#### Instructions to follow:
Return the records that follow, matching each one exactly.

-- -- --

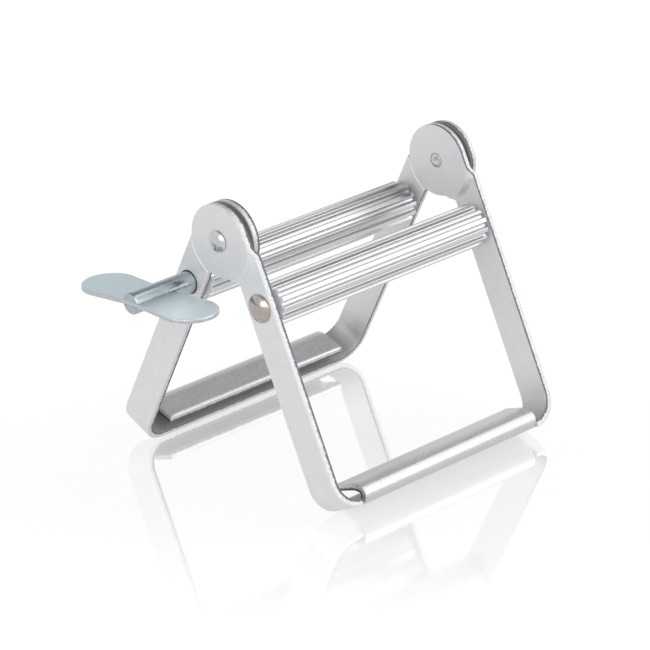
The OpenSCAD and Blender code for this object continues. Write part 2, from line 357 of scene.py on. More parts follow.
def drawn_aluminium():
    """Extruded aluminium with faint draw lines along X, painted shade on the flanks of its ridges, and matte
    sawn ends painted lighter.
    """
    colour = (0.7, 0.705, 0.71)
    metal = Surface("drawn_aluminium", colour)
    lines = metal.noise(0.3, 1, (60, 1, 1))
    cloud = metal.noise(3.0, 3, (3, 1, 1))
    faces = metal.mix(lines, shade(colour, 0.96), shade(colour, 1.02))
    # Painted shade on the ridges' flanks, darkened to 0.72 of the colour
    painted_flank_shade = metal.remap(metal.attribute("painted_flank_shade"), 0.1, 0.7, 0.0, 1.0)
    ridges = metal.mix(painted_flank_shade, faces, shade(colour, 0.72))
    # The sawn ends are matte, and their colour is painted lighter for the light that reaches them between the
    # roller and the arms
    sawn_and_lit_ends = metal.remap(metal.attribute("cut"), 0.0, 0.5, 1.0, 0.0)
    metal.link(metal.mix(sawn_and_lit_ends, ridges, (0.86, 0.88, 0.9, 1)), metal.shader.inputs["Base Color"])
    metal.link(metal.remap(sawn_and_lit_ends, 0.0, 1.0, 1.0, 0.3), metal.shader.inputs["Metallic"])
    metal.link(metal.remap(cloud, 0.3, 0.7, 0.27, 0.32), metal.shader.inputs["Roughness"])
    metal.link(metal.bump(lines, 0.004, 0.2), metal.shader.inputs["Normal"])
    return metal.material


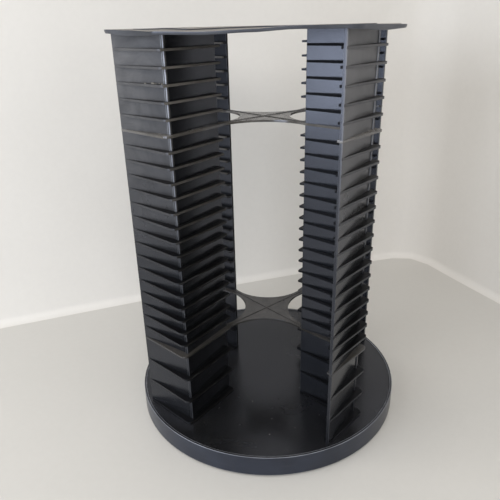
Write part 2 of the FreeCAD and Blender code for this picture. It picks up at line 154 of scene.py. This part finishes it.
# Distance of the columns' outer faces from the planes through the axis, in metres.
OUTER_FACES = (0.1150, 0.1164)


def plastic(
    name, level, roughness, dust=0.0, haze_and_sheen=0.0, scuffs=0.0, tone=COOL, shine=0.5, low=1.0,
):
    """Black moulded plastic: cloudy colour and gloss, dust on what faces up, and a greasy haze on
    the outer faces that thickens with height and also paints a sheen there. Its colour is darkened
    towards the foot as painted shade, down to the share low."""
    n = Nodes(name)
    place = n.add("SeparateXYZ", {0: n.coords.outputs["Object"]}).outputs
    # painted shade: the colour darkens towards the foot, down to the share low
    height = n.ramp(place["Z"], *SHADE_HEIGHTS, low, 1.0)
    cloud_and_foot_shade = n.math("MULTIPLY", n.ramp(n.noise(34, 5, 0.6), 0.35, 0.68, 0.55, 1.0), height)
    colour = n.mix(cloud_and_foot_shade, grey(0.0), grey(level * 1.3, tone))
    # dust in patches, with a few larger specks
    up = n.add("SeparateXYZ", {0: n.coords.outputs["Normal"]}).outputs["Z"]
    patches = n.ramp(n.noise(60, 8, 0.72), 0.40, 0.72, 0.3, 1.0)
    film = n.math("MULTIPLY", n.math("MULTIPLY", n.ramp(up, 0.3, 0.95), patches), dust)
    film = n.math("MULTIPLY", film, height)
    spots = n.math("MULTIPLY", n.ramp(n.noise(950, 2, 0.5), 0.72, 0.77), 0.10 + dust)
    colour = n.mix(n.math("MAXIMUM", film, spots), colour, DUST)
    # greasy haze, and a painted sheen that lightens the outer faces towards the top
    side = n.math("ABSOLUTE", place["X"])
    side = n.math("MAXIMUM", side, n.math("ABSOLUTE", place["Y"]))
    outer = n.math("MULTIPLY", n.ramp(side, *OUTER_FACES), n.ramp(place["Z"], *HAZE_AND_SHEEN_HEIGHTS))
    smears = n.ramp(n.noise(26, 7, 0.66, None, 0.8), 0.34, 0.70, 0.55, 1.15)
    veil_and_sheen = n.math("MULTIPLY", n.math("MULTIPLY", outer, smears), haze_and_sheen)
    colour = n.mix(veil_and_sheen, colour, GREASE_AND_SHEEN)
    # pale rubbed streaks along the moulding
    streak = n.noise(1.0, 6, 0.65, n.stretched((26, 26, 340)))
    rubbed = n.math("MULTIPLY", n.ramp(streak, 0.56, 0.80), scuffs)
    colour = n.mix(rubbed, colour, RUBBED)
    # gloss, duller under dust and haze
    gloss = n.ramp(n.noise(22, 6, 0.62, None, 0.6), 0.3, 0.7, roughness - 0.03, roughness + 0.04)
    gloss = n.math("ADD", gloss, n.math("MULTIPLY", film, 0.35))
    gloss = n.math("MINIMUM", n.math("ADD", gloss, n.math("MULTIPLY", veil_and_sheen, 0.5)), 0.95)
    fine = n.bump(n.noise(2600, 2, 0.5), 0.00004, 0.3)
    shape = n.bump(n.noise(48, 2, 0.5), 0.00008, 0.5, fine)
    return n.finish(
        Base_Color=colour, Roughness=gloss, Normal=shape, Specular_IOR_Level=shine,
        Specular_Tint=GLOSS_TINT,
    )


def steel(name):
    n = Nodes(name)
    turned = n.noise(1.0, 4, 0.6, n.stretched((900, 900, 60)))
    colour = n.mix(n.ramp(turned, 0.3, 0.7), grey(0.42), grey(0.62))
    rough = n.ramp(turned, 0.3, 0.7, 0.25, 0.42)
    return n.finish(
        Base_Color=colour, Metallic=1.0, Roughness=rough, Normal=n.bump(turned, 0.00004, 0.4)
    )


def matt(name, low, high, roughness, scale=300.0, tint=(1.0, 1.0, 1.0), grain=0.0001):
    n = Nodes(name)
    spread = n.noise(scale, 6, 0.6)
    colour = n.mix(n.ramp(spread, 0.35, 0.65), grey(low, tint), grey(high, tint))
    rough = n.ramp(n.noise(scale / 5, 3), 0.3, 0.7, roughness - 0.06, roughness + 0.06)
    return n.finish(Base_Color=colour, Roughness=rough, Normal=n.bump(spread, grain, 0.4))


# A low below 1 darkens a material's colour towards the foot: painted shade.
WALL = plastic("column_plastic_satin", 0.008, 0.24, dust=0.02, haze_and_sheen=0.35, scuffs=0.03)
FIN_FACE = plastic("fin_plastic_satin", 0.007, 0.34, haze_and_sheen=0.30, scuffs=0.1, shine=0.35)
# Pale rounded upright edges: wear and painted highlight.
WALL_EDGE = plastic("column_plastic_worn_highlight", 0.10, 0.32, haze_and_sheen=0.3, scuffs=0.5, shine=0.4, low=0.25)
# Pale upper edges of the outer fins: wear and painted highlight.
FIN_LINE = plastic("fin_plastic_worn_highlight", 0.055, 0.34, scuffs=0.6, shine=0.3, low=0.7)
# Dark, dull fin edges: painted shade under and beside the fins.
FIN_EDGE = plastic("fin_plastic_dark_shade", 0.005, 0.50, shine=0.10)
LEDGE_EDGE = plastic("fin_plastic_dusty", 0.13, 0.50, scuffs=0.5, tone=WARM, shine=0.2, low=0.06)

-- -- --

#### Written answer:
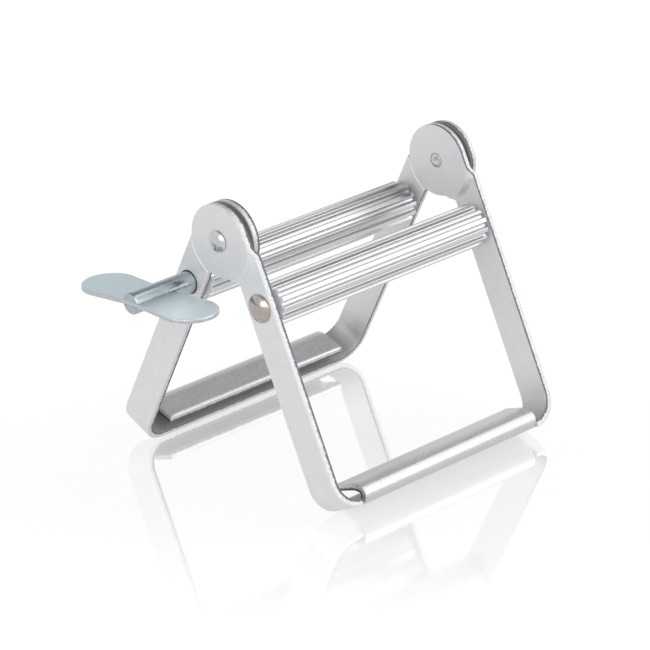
The OpenSCAD and Blender code for this object continues. Write part 2, from line 357 of scene.py on. More parts follow.
def drawn_aluminium():
    """Extruded aluminium with faint draw lines along X, painted shade on the flanks of its ridges, and matte
    sawn ends painted lighter.
    """
    colour = (0.7, 0.705, 0.71)
    metal = Surface("drawn_aluminium", colour)
    lines = metal.noise(0.3, 1, (60, 1, 1))
    cloud = metal.noise(3.0, 3, (3, 1, 1))
    faces = metal.mix(lines, shade(colour, 0.96), shade(colour, 1.02))
    # Painted shade on the ridges' flanks, darkened to 0.72 of the colour
    painted_flank_shade = metal.remap(metal.attribute("painted_flank_shade"), 0.1, 0.7, 0.0, 1.0)
    ridges = metal.mix(painted_flank_shade, faces, shade(colour, 0.72))
    # The sawn ends are matte, and their colour is painted lighter for the light that reaches them between the
    # roller and the arms
    sawn_and_lit_ends = metal.remap(metal.attribute("cut"), 0.0, 0.5, 1.0, 0.0)
    metal.link(metal.mix(sawn_and_lit_ends, ridges, (0.86, 0.88, 0.9, 1)), metal.shader.inputs["Base Color"])
    metal.link(metal.remap(sawn_and_lit_ends, 0.0, 1.0, 1.0, 0.3), metal.shader.inputs["Metallic"])
    metal.link(metal.remap(cloud, 0.3, 0.7, 0.27, 0.32), metal.shader.inputs["Roughness"])
    metal.link(metal.bump(lines, 0.004, 0.2), metal.shader.inputs["Normal"])
    return metal.material


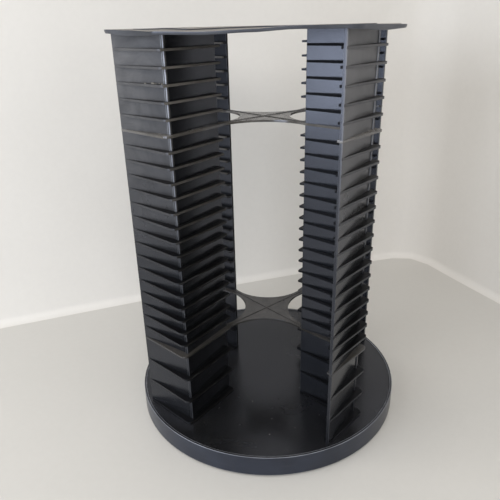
Write part 2 of the FreeCAD and Blender code for this picture. It picks up at line 154 of scene.py. This part finishes it.
# Distance of the columns' outer faces from the planes through the axis, in metres.
OUTER_FACES = (0.1150, 0.1164)


def plastic(
    name, level, roughness, dust=0.0, haze_and_sheen=0.0, scuffs=0.0, tone=COOL, shine=0.5, low=1.0,
):
    """Black moulded plastic: cloudy colour and gloss, dust on what faces up, and a greasy haze on
    the outer faces that thickens with height and also paints a sheen there. Its colour is darkened
    towards the foot as painted shade, down to the share low."""
    n = Nodes(name)
    place = n.add("SeparateXYZ", {0: n.coords.outputs["Object"]}).outputs
    # painted shade: the colour darkens towards the foot, down to the share low
    height = n.ramp(place["Z"], *SHADE_HEIGHTS, low, 1.0)
    cloud_and_foot_shade = n.math("MULTIPLY", n.ramp(n.noise(34, 5, 0.6), 0.35, 0.68, 0.55, 1.0), height)
    colour = n.mix(cloud_and_foot_shade, grey(0.0), grey(level * 1.3, tone))
    # dust in patches, with a few larger specks
    up = n.add("SeparateXYZ", {0: n.coords.outputs["Normal"]}).outputs["Z"]
    patches = n.ramp(n.noise(60, 8, 0.72), 0.40, 0.72, 0.3, 1.0)
    film = n.math("MULTIPLY", n.math("MULTIPLY", n.ramp(up, 0.3, 0.95), patches), dust)
    film = n.math("MULTIPLY", film, height)
    spots = n.math("MULTIPLY", n.ramp(n.noise(950, 2, 0.5), 0.72, 0.77), 0.10 + dust)
    colour = n.mix(n.math("MAXIMUM", film, spots), colour, DUST)
    # greasy haze, and a painted sheen that lightens the outer faces towards the top
    side = n.math("ABSOLUTE", place["X"])
    side = n.math("MAXIMUM", side, n.math("ABSOLUTE", place["Y"]))
    outer = n.math("MULTIPLY", n.ramp(side, *OUTER_FACES), n.ramp(place["Z"], *HAZE_AND_SHEEN_HEIGHTS))
    smears = n.ramp(n.noise(26, 7, 0.66, None, 0.8), 0.34, 0.70, 0.55, 1.15)
    veil_and_sheen = n.math("MULTIPLY", n.math("MULTIPLY", outer, smears), haze_and_sheen)
    colour = n.mix(veil_and_sheen, colour, GREASE_AND_SHEEN)
    # pale rubbed streaks along the moulding
    streak = n.noise(1.0, 6, 0.65, n.stretched((26, 26, 340)))
    rubbed = n.math("MULTIPLY", n.ramp(streak, 0.56, 0.80), scuffs)
    colour = n.mix(rubbed, colour, RUBBED)
    # gloss, duller under dust and haze
    gloss = n.ramp(n.noise(22, 6, 0.62, None, 0.6), 0.3, 0.7, roughness - 0.03, roughness + 0.04)
    gloss = n.math("ADD", gloss, n.math("MULTIPLY", film, 0.35))
    gloss = n.math("MINIMUM", n.math("ADD", gloss, n.math("MULTIPLY", veil_and_sheen, 0.5)), 0.95)
    fine = n.bump(n.noise(2600, 2, 0.5), 0.00004, 0.3)
    shape = n.bump(n.noise(48, 2, 0.5), 0.00008, 0.5, fine)
    return n.finish(
        Base_Color=colour, Roughness=gloss, Normal=shape, Specular_IOR_Level=shine,
        Specular_Tint=GLOSS_TINT,
    )


def steel(name):
    n = Nodes(name)
    turned = n.noise(1.0, 4, 0.6, n.stretched((900, 900, 60)))
    colour = n.mix(n.ramp(turned, 0.3, 0.7), grey(0.42), grey(0.62))
    rough = n.ramp(turned, 0.3, 0.7, 0.25, 0.42)
    return n.finish(
        Base_Color=colour, Metallic=1.0, Roughness=rough, Normal=n.bump(turned, 0.00004, 0.4)
    )


def matt(name, low, high, roughness, scale=300.0, tint=(1.0, 1.0, 1.0), grain=0.0001):
    n = Nodes(name)
    spread = n.noise(scale, 6, 0.6)
    colour = n.mix(n.ramp(spread, 0.35, 0.65), grey(low, tint), grey(high, tint))
    rough = n.ramp(n.noise(scale / 5, 3), 0.3, 0.7, roughness - 0.06, roughness + 0.06)
    return n.finish(Base_Color=colour, Roughness=rough, Normal=n.bump(spread, grain, 0.4))


# A low below 1 darkens a material's colour towards the foot: painted shade.
WALL = plastic("column_plastic_satin", 0.008, 0.24, dust=0.02, haze_and_sheen=0.35, scuffs=0.03)
FIN_FACE = plastic("fin_plastic_satin", 0.007, 0.34, haze_and_sheen=0.30, scuffs=0.1, shine=0.35)
# Pale rounded upright edges: wear and painted highlight.
WALL_EDGE = plastic("column_plastic_worn_highlight", 0.10, 0.32, haze_and_sheen=0.3, scuffs=0.5, shine=0.4, low=0.25)
# Pale upper edges of the outer fins: wear and painted highlight.
FIN_LINE = plastic("fin_plastic_worn_highlight", 0.055, 0.34, scuffs=0.6, shine=0.3, low=0.7)
# Dark, dull fin edges: painted shade under and beside the fins.
FIN_EDGE = plastic("fin_plastic_dark_shade", 0.005, 0.50, shine=0.10)
LEDGE_EDGE = plastic("fin_plastic_dusty", 0.13, 0.50, scuffs=0.5, tone=WARM, shine=0.2, low=0.06)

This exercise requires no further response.